In the medium to long term, sustaining large exports will largely depend on India’s ability to acquire arms from the domestic industry. As enunciated in the positive list and the project portfolios of the DRDO, India has a huge pipeline of weapons programmes for the domestic industry. If the Indian government acquires these weapons in a time-bound manner, the industry will not only create the capacity and capability to produce them but will also create opportunities to export them. However, indigenous procurement in the past has been marred by undue delays. The MoD has taken certain steps toward compressing the procurement time to the point of issuing tenders. But it has to work on the crucial stages of evaluation and contract negotiations, which are prone to undue delays, to speed up procurement and create space for export.

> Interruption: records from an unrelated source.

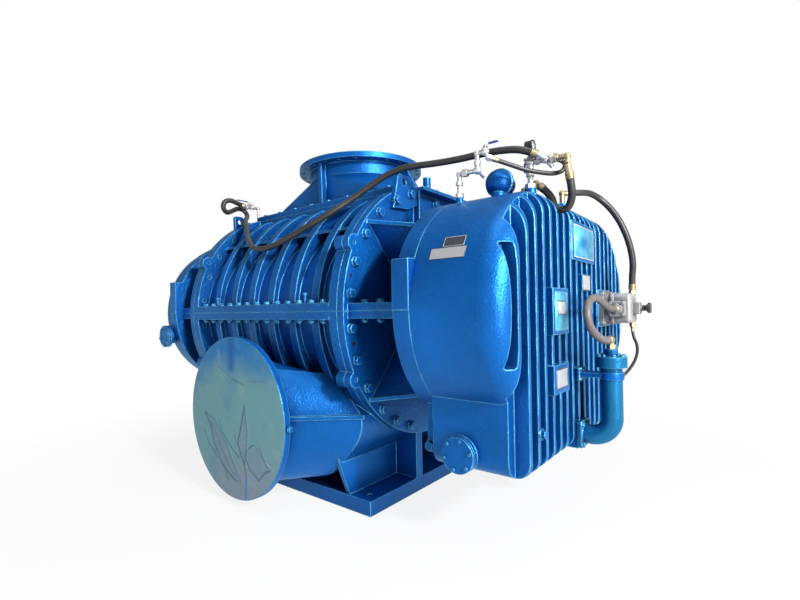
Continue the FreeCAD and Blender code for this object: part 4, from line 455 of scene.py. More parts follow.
def film_plastic(name, pale, dark, glint, sky):
    """Taut foil that drifts from a painted sky reflection in blue at the top to a lit grey-green, with
    patches of painted shade, painted shade in its folds and along its creases, painted highlight streaks, and
    marks that its mesh carries.
    """
    f = Finish(name)
    high = f.axis("Z")
    drift = f.cloud(3.4, 3.0, 0.55)
    fold = f.cloud(9.0, 5.0, 0.6)
    warm = f.cloud(1.8, 2.0, 0.5)
    marks = f.node("ShaderNodeVertexColor", {"layer_name": "marks"})
    line, leaf, smear = (f.node("ShaderNodeSeparateColor", sockets={"Color": marks}, out=k) for k in range(3))
    # Painted sky reflection: bluer towards the top, over the lit colour.
    base = f.mix(((high - 0.66) * 2.8 + (drift - 0.5) * 2.4).clipped(), pale, sky)
    low = f.mix(((0.40 - high) * 3.2 + (warm - 0.5) * 2.6).clipped(), base, (0.21, 0.27, 0.33))
    # Patches of painted shade.
    patched = f.mix(((drift - 0.55) * 3.2).clipped(), low, dark)
    # Painted shade inside the folds.
    folded = f.mix(leaf * (0.1 + 0.8 * fold), patched, (0.17, 0.24, 0.33))
    # Painted highlight streaks along the folds.
    streaked = f.mix(((fold - 0.56) * 2.6).clipped() * 0.6, folded, glint)
    # Painted shade along the creases.
    lined = f.mix(line * (0.35 + 0.7 * warm), streaked, (0.03, 0.10, 0.17))
    smeared = f.mix(smear, lined, (0.01, 0.09, 0.33))
    skin = f.bump(leaf + line * 0.6 + fold * 0.6, 0.006, None, 0.55)
    fine = f.bump(f.cloud(30.0, 4.0), 0.003, skin, 0.35)
    return f.surface(
        Base_Color=smeared, Roughness=0.34 + 0.2 * fold, Normal=fine, Specular_IOR_Level=0.12)


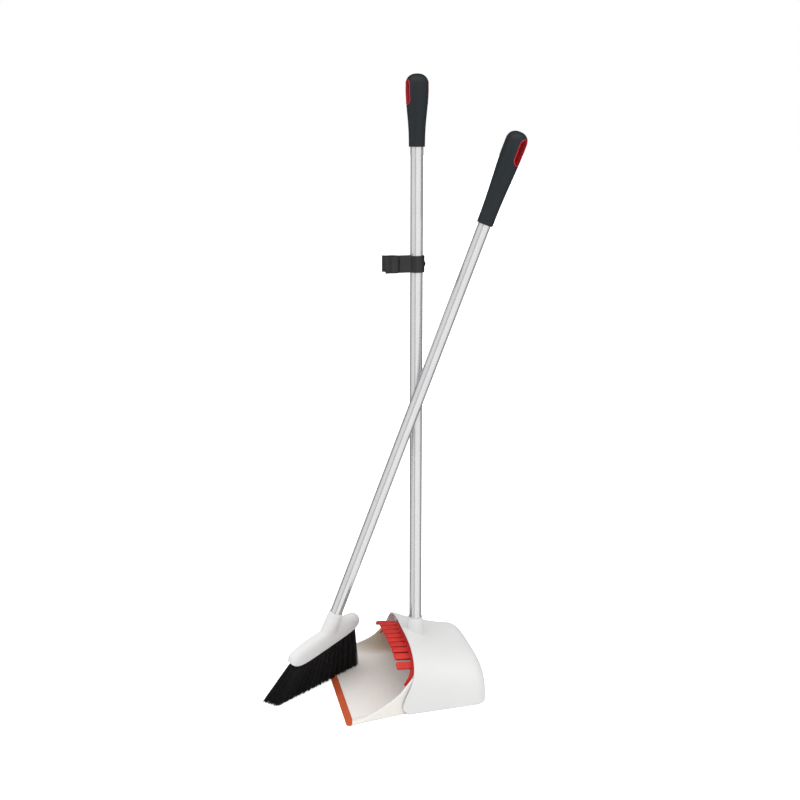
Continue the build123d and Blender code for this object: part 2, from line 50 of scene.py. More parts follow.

Last but not least, a challenge to India’s sustained exports, especially of big items, is likely due to the lack of capacity to enforce export compliance. At present, India’s ability to ensure end-user compliance is weak, which, unless addressed, runs the risk of diversion of arms to inimical forces. This outcome could hamper India’s strategic and commercial interests and prevent the government from authorizing such exports due to such fears.

Just the beginning 

India’s recent success in defence export is indeed impressive, given the country’s historical aversion to arms export and the inward-looking approach of state-owned entities. However, sustaining exports to achieve an ambitious $5 billion export sales goal would require India to move from its current approach of exporting mostly parts, components, and sub-systems to major platforms and weapon systems. Only through the export of major systems like aircraft, missile systems, and the like can India achieve its export objectives. Though numerous challenges face India’s further progress in becoming a major arms exporter, one thing is certain: the country has the necessary capability and a basket of indigenous products that could be harnessed to realize the country’s export goals.